— START —

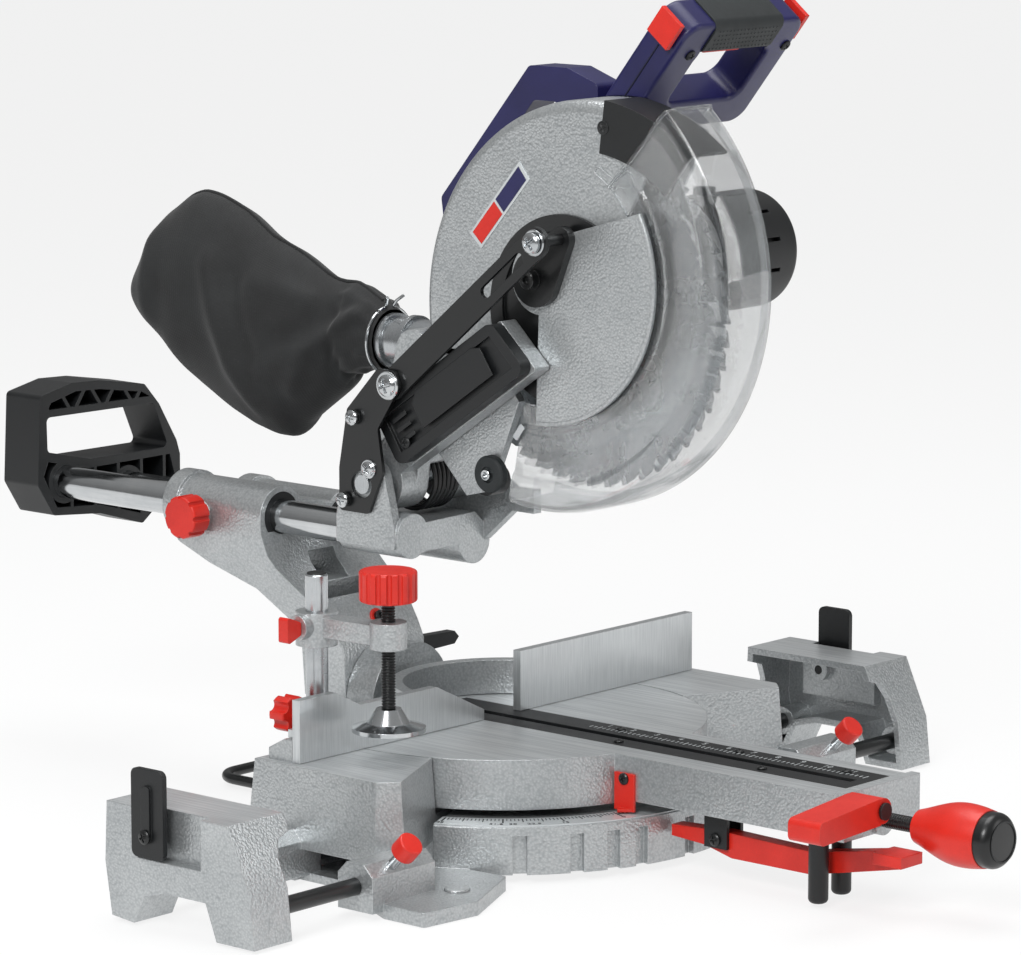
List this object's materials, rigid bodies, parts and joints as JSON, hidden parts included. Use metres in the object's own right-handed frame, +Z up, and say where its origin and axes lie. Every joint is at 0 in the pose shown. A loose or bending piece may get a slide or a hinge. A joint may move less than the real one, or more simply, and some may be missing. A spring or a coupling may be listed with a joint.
{
  "type": "sliding compound mitre saw",
  "caption": "Bench mitre saw whose head pivots, slides on rails, bevels and swings with its table; hold-down clamp, split fence, extension wings and a linked lower guard.",
  "frame": {"origin": "on the bench under the table's mitre pivot, in the plane of the fence's front face", "axes": "+X to the operator's right, +Y to the rear along the cut, +Z up"},
  "size_m": [0.7576, 0.894, 0.6067],
  "materials": {
    "cast_silver": "hammered satin",
    "machined": "brushed",
    "steel": "satin",
    "chrome": "polished",
    "black_steel": "satin black",
    "black_plastic": "fine texture",
    "red_plastic": "satin",
    "navy_plastic": "fine texture",
    "soft_grip": "soft touch",
    "clear_guard": "smoky clear",
    "bag_cloth": "woven cloth",
    "scale_plate": "satin"
  },
  "bodies": {
    "base": {"base_casting": "cast_silver", "mitre_scale_plate": "scale_plate", "stand_bar": "black_steel", "fence_casting": "cast_silver", "right_fence": "machined", "clamp_post": "steel"},
    "sliding_fence": {"left_fence": "machined"},
    "fence_lock": {"fence_knob": "red_plastic"},
    "clamp_arm": {"clamp_arm": "cast_silver"},
    "clamp_lock": {"clamp_thumb_screw": "red_plastic"},
    "clamp_screw": {"clamp_spindle": "black_steel", "clamp_knob": "red_plastic", "clamp_pad": "chrome"},
    "left_wing": {"left_wing": "cast_silver", "left_wing_rods": "black_steel"},
    "left_stop": {"left_stop_plate": "black_plastic"},
    "left_wing_lock": {"left_wing_lock": "red_plastic"},
    "right_wing": {"right_wing": "cast_silver", "right_wing_rods": "black_steel"},
    "right_stop": {"right_stop_plate": "black_plastic"},
    "right_wing_lock": {"right_wing_lock": "red_plastic"},
    "turntable": {"turntable_casting": "cast_silver", "kerf_plate": "black_plastic", "mitre_pointer": "red_plastic", "arm_hardware": "black_plastic"},
    "detent_lever": {"detent_lever": "red_plastic"},
    "mitre_lock": {"lock_rod": "black_steel", "mitre_grip": "red_plastic"},
    "paddle": {"thumb_paddle": "red_plastic"},
    "bevel_arm": {"slide_housing": "cast_silver", "slide_bushes": "black_plastic", "bevel_bolt": "steel"},
    "bevel_lever": {"bevel_lock_lever": "black_plastic"},
    "slide_lock": {"slide_lock_knob": "red_plastic"},
    "carriage": {"slide_rails": "chrome", "carriage": "cast_silver", "pivot_shaft": "steel", "link_bracket": "black_steel", "rear_handle": "black_plastic"},
    "link": {"link_bar": "black_steel"},
    "head": {"head_arm": "cast_silver", "arm_cover": "black_plastic", "upper_guard": "cast_silver", "guard_inner_plate": "black_steel", "chip_deflector": "black_plastic", "motor": "black_plastic", "d_handle": "navy_plastic", "handle_grip": "soft_grip", "carry_handle": "navy_plastic", "stop_roller": "black_plastic", "torsion_spring": "black_steel", "dust_spout": "steel", "dust_bag": "bag_cloth"},
    "trigger": {"trigger": "red_plastic"},
    "lock_off": {"lock_off": "red_plastic"},
    "blade": {"saw_blade": "steel", "arbor": "black_steel"},
    "lower_guard": {"lower_guard": "clear_guard", "guard_side_plate": "cast_silver", "guard_hub": "black_steel"}
  },
  "joints": [
    {"name": "mitre_swing", "type": "hinge", "parent": "base", "child": "turntable", "pos_m": [0, 0, 0.082], "axis": [0, 0, 1], "range_deg": [-45, 45]},
    {"name": "bevel_tilt", "type": "hinge", "parent": "turntable", "child": "bevel_arm", "pos_m": [0, 0.119, 0.082], "axis": [0, 1, 0], "range_deg": [-33.9, 0]},
    {"name": "head_slide", "type": "slide", "parent": "bevel_arm", "child": "carriage", "axis": [0, -1, 0], "range_m": [-0.055, 0.13]},
    {"name": "head_pivot", "type": "hinge", "parent": "carriage", "child": "head", "pos_m": [0, 0.076, 0.253], "axis": [1, 0, 0], "range_deg": [0, 56], "stiffness_Nm_per_rad": 8, "springref_deg": -126.05},
    {"name": "guard_swing", "type": "hinge", "parent": "head", "child": "lower_guard", "pos_m": [0, -0.063, 0.411], "axis": [1, 0, 0], "range_deg": [-118.7, 0]},
    {"name": "link_swing", "type": "hinge", "parent": "carriage", "child": "link", "pos_m": [-0.065, 0.049, 0.328], "axis": [1, 0, 0], "range_deg": [0, 61.7]},
    {"name": "blade_spin", "type": "hinge", "parent": "head", "child": "blade", "pos_m": [0, -0.08, 0.388], "axis": [1, 0, 0], "continuous": true},
    {"name": "trigger_pull", "type": "slide", "parent": "head", "child": "trigger", "axis": [0, -0.6288, 0.7776], "range_m": [0, 0.004], "stiffness_N_per_m": 400, "springref_m": -0.004},
    {"name": "lock_off_push", "type": "slide", "parent": "head", "child": "lock_off", "axis": [1, 0, 0], "range_m": [0, 0.002], "stiffness_N_per_m": 400, "springref_m": -0.002},
    {"name": "fence_slide", "type": "slide", "parent": "base", "child": "sliding_fence", "axis": [-1, 0, 0], "range_m": [0, 0.06]},
    {"name": "fence_knob_turn", "type": "hinge", "parent": "sliding_fence", "child": "fence_lock", "pos_m": [-0.198, 0.02, 0.112], "axis": [0, 1, 0], "range_deg": [-90, 90]},
    {"name": "clamp_swing", "type": "hinge", "parent": "base", "child": "clamp_arm", "pos_m": [-0.171, 0.025, 0.172], "axis": [0, 0, -1], "range_deg": [-20, 20]},
    {"name": "clamp_wing_turn", "type": "hinge", "parent": "clamp_arm", "child": "clamp_lock", "pos_m": [-0.191, 0.025, 0.172], "axis": [1, 0, 0], "range_deg": [-90, 90]},
    {"name": "clamp_screw_travel", "type": "slide", "parent": "clamp_arm", "child": "clamp_screw", "axis": [0, 0, 1], "range_m": [-0.012, 0.012]},
    {"name": "left_wing_slide", "type": "slide", "parent": "base", "child": "left_wing", "axis": [-1, 0, 0], "range_m": [-0.06, 0.015]},
    {"name": "left_stop_fold", "type": "hinge", "parent": "left_wing", "child": "left_stop", "pos_m": [-0.383, -0.022, 0.065], "axis": [1, 0, 0], "range_deg": [0, 120]},
    {"name": "left_wing_lock_turn", "type": "hinge", "parent": "base", "child": "left_wing_lock", "pos_m": [-0.245, -0.102, 0.022], "axis": [0, -0.7071, 0.7071], "range_deg": [-90, 90]},
    {"name": "right_wing_slide", "type": "slide", "parent": "base", "child": "right_wing", "axis": [1, 0, 0], "range_m": [-0.043, 0.032]},
    {"name": "right_stop_fold", "type": "hinge", "parent": "right_wing", "child": "right_stop", "pos_m": [0.366, -0.022, 0.065], "axis": [1, 0, 0], "range_deg": [0, 120]},
    {"name": "right_wing_lock_turn", "type": "hinge", "parent": "base", "child": "right_wing_lock", "pos_m": [0.245, -0.102, 0.022], "axis": [0, -0.7071, 0.7071], "range_deg": [-90, 90]},
    {"name": "detent_press", "type": "hinge", "parent": "turntable", "child": "detent_lever", "pos_m": [-0.02, -0.222, 0.03], "axis": [1, 0, 0], "range_deg": [0, 4], "stiffness_Nm_per_rad": 1, "springref_deg": -5.73},
    {"name": "mitre_lock_turn", "type": "hinge", "parent": "turntable", "child": "mitre_lock", "pos_m": [0, -0.36, 0.059], "axis": [0, 1, 0], "range_deg": [-180, 180]},
    {"name": "paddle_lift", "type": "hinge", "parent": "turntable", "child": "paddle", "pos_m": [-0.035, -0.358, 0.075], "axis": [0, 1, 0], "range_deg": [0, 30]},
    {"name": "bevel_lever_turn", "type": "hinge", "parent": "bevel_arm", "child": "bevel_lever", "pos_m": [0, 0.168, 0.082], "axis": [0, 1, 0], "range_deg": [-20, 0]},
    {"name": "slide_lock_turn", "type": "hinge", "parent": "bevel_arm", "child": "slide_lock", "pos_m": [-0.085, 0.238, 0.213], "axis": [1, 0, 0], "range_deg": [-90, 90]}
  ],
  "couplings": [
    {"joint": "guard_swing", "follows": "head_pivot", "ratio": -2.118},
    {"joint": "link_swing", "follows": "head_pivot", "ratio": 1.1}
  ]
}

— END —

▶ STATED PROBLEM
Report the number of lines in the listing that include the string "materials"; give nothing but the number.

▶ RESULT OF THIS EXERCISE
2